Meetings are critical to getting things done within Academia. It's where decisions and actions require the participation of many people. As we all discovered during the pandemic, meetings were so important that they continued, albeit in a different format and often with Zoom. Needless to say, meetings are here to stay. While academics understand the necessity for meetings and even enjoy seeing colleagues, many don't like meetings because they are often poorly run and not an efficient use of time.
You have probably attended more than your share of meetings as an academic. So, reflect on the last few meetings you attended or conducted. Did you feel it was a productive use of your time? What worked and what didn't? Were goals accomplished?
As you move up the academic ladder, you will be responsible for running meetings for your lab, faculty, promotion and tenure, and further meetings that you can't even imagine.
To get the most out of your meetings, look at some common mistakes I have witnessed (and made) when I was a young academic.
Mistake # 1 - Lack of communication
Before the meeting, have you let everyone know the date, time, and format of the meeting with plenty of advance notice? While the date and time are self-explanatory, since the pandemic, it is essential to indicate in what form the meeting will be; will it be in-person or in a video format (e.g., zoom)? An easy way to ensure attendance, in addition to the standard email notice, is to utilize one of the calendar programs that allow you to transmit the details directly in an invitation on the attendees' calendar.
Mistake # 2 - No agenda
Unfortunately, too many meetings are conducted with no agenda, so the meeting becomes a merry-go-round conversation. No agenda means no organization. Take the time to put together an agenda and send it or give it to the attendees. An agenda signals that you are organized and ready to accomplish the tasks. Make an agenda for every meeting you run – even your lab and graduate student meetings!

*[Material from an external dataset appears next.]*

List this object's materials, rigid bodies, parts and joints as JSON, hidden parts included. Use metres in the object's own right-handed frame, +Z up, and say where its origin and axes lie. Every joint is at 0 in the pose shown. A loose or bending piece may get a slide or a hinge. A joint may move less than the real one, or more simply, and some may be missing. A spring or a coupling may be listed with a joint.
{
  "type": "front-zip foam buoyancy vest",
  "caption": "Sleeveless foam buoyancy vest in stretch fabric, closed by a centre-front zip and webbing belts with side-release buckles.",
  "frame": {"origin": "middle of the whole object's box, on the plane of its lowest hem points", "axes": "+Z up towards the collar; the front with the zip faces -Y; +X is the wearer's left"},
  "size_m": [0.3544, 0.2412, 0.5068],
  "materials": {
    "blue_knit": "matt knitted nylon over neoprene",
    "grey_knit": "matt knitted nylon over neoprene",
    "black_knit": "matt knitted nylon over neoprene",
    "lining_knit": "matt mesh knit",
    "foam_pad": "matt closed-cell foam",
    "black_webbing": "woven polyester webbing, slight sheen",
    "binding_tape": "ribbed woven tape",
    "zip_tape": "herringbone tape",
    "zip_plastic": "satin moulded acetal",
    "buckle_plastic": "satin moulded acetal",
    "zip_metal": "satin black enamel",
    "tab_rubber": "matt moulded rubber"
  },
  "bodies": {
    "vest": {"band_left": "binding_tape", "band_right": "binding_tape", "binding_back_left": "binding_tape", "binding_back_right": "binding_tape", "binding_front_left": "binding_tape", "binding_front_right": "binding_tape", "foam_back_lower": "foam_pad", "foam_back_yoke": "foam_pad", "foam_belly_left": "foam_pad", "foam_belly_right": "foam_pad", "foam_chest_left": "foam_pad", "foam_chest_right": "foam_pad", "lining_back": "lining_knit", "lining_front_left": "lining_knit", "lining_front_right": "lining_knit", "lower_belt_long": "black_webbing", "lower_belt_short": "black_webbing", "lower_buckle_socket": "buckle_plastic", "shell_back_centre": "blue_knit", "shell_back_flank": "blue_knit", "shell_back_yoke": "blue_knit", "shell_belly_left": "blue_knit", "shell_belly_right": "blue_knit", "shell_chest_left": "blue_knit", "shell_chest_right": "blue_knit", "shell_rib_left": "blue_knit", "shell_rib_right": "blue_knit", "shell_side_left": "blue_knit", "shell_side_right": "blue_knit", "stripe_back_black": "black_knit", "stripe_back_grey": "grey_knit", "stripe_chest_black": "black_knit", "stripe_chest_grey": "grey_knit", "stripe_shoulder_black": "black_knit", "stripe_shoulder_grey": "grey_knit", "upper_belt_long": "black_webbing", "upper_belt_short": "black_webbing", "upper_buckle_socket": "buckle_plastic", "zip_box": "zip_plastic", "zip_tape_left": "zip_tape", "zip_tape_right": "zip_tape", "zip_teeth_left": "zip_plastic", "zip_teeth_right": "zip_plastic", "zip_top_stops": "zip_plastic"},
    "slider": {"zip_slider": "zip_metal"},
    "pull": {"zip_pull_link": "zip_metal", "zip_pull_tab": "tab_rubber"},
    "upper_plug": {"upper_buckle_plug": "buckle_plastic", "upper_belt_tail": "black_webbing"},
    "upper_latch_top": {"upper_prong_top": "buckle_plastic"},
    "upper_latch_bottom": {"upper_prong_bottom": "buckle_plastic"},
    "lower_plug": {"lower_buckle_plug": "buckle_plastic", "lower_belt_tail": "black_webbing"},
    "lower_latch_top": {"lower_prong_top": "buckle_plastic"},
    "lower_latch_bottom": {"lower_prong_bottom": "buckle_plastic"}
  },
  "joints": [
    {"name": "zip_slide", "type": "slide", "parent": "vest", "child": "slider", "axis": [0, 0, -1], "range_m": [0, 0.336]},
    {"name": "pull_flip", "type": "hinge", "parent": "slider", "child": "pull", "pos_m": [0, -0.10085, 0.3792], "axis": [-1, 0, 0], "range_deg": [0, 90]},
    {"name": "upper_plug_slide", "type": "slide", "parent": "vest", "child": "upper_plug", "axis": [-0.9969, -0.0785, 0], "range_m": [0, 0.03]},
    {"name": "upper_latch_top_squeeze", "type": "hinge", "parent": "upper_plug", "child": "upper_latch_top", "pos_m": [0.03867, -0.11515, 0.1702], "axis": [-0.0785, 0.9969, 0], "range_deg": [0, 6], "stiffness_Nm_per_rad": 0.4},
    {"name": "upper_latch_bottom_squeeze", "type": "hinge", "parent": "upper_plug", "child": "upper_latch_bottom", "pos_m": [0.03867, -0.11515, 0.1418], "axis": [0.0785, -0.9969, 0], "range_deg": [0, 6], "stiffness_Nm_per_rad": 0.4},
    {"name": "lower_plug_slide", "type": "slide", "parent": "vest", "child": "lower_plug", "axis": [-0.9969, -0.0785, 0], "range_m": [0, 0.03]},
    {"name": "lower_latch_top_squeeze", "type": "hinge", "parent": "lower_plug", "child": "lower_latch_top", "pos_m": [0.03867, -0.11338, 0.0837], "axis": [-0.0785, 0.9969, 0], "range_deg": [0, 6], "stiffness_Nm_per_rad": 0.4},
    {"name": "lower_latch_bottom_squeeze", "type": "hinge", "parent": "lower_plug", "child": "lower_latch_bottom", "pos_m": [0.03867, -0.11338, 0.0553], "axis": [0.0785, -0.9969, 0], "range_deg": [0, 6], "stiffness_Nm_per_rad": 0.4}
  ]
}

Mistake # 3 - Not moderating the conversation
Running a meeting is always an exercise in moderation. As the organizer and conductor of the meeting, you must be sensitive to the ebb and flow of the conversation. You will inevitably have people that will talk too much and try to dominate the conversation, and you will have people that will remain silent. Remember that one of your roles is to listen and moderate so everyone has time to offer their opinion.
Mistake # 4 - Letting someone dominate the conversation
Some attendees think they have all the answers and solutions. Unfortunately, these people tend to speak incessantly, and while they sometimes have good information, more often than not, they just want to talk. As the moderator of the meeting, you cannot let someone dominate the conversation. Therefore, as you work to curtail discussion from certain individuals, you must develop methods that gently break the 'incessant speaking' cycle. To handle this situation, try saying, "Thank you for your comment. Who else has comments on this topic?" I've repeatedly used this phrase to curtail incessant speaking, and it works!
Mistake # 5 - Looping
Looping is a syndrome that often happens in meetings when the points are repeated. The first time this happens, it is critical that you stop the looping so the conversation can continue with others' input. A simple phrase such as "That point has been made previously, and while important, let's get other angles on the issue" can stop the looping and increase constructive conversation.
Mistake # 6 - Not encouraging input from junior faculty
A risk with many meetings is that junior faculty may not feel comfortable contributing. This discomfort often happens when junior or new faculty are involved in a meeting with senior faculty. As such, the junior faculty can not make their viewpoints known.
If you have attendees that sit quietly, it is a good practice to directly ask them if they have thoughts on the topic. You'll be surprised how a simple invitation to speak will help people open up and contribute.
Mistake # 7 - Not delegating
As the moderator of the meeting, you may be tempted to take on all the tasks and responsibilities of the meeting. Indeed, there may be a few times when you may have to do everything; however, if you get in the habit of delegating the tasks, this will help the attendees take ownership of the meeting outcomes and prevent you from becoming overloaded and overworked.
No one can escape going to meetings or conducting them; however, with some effort and a plan to make your meetings productive and efficient, your academic life can get a little bit easier. Try a few of these tips at your next meeting, and let us know how things went. We'd love to hear from you and get your feedback.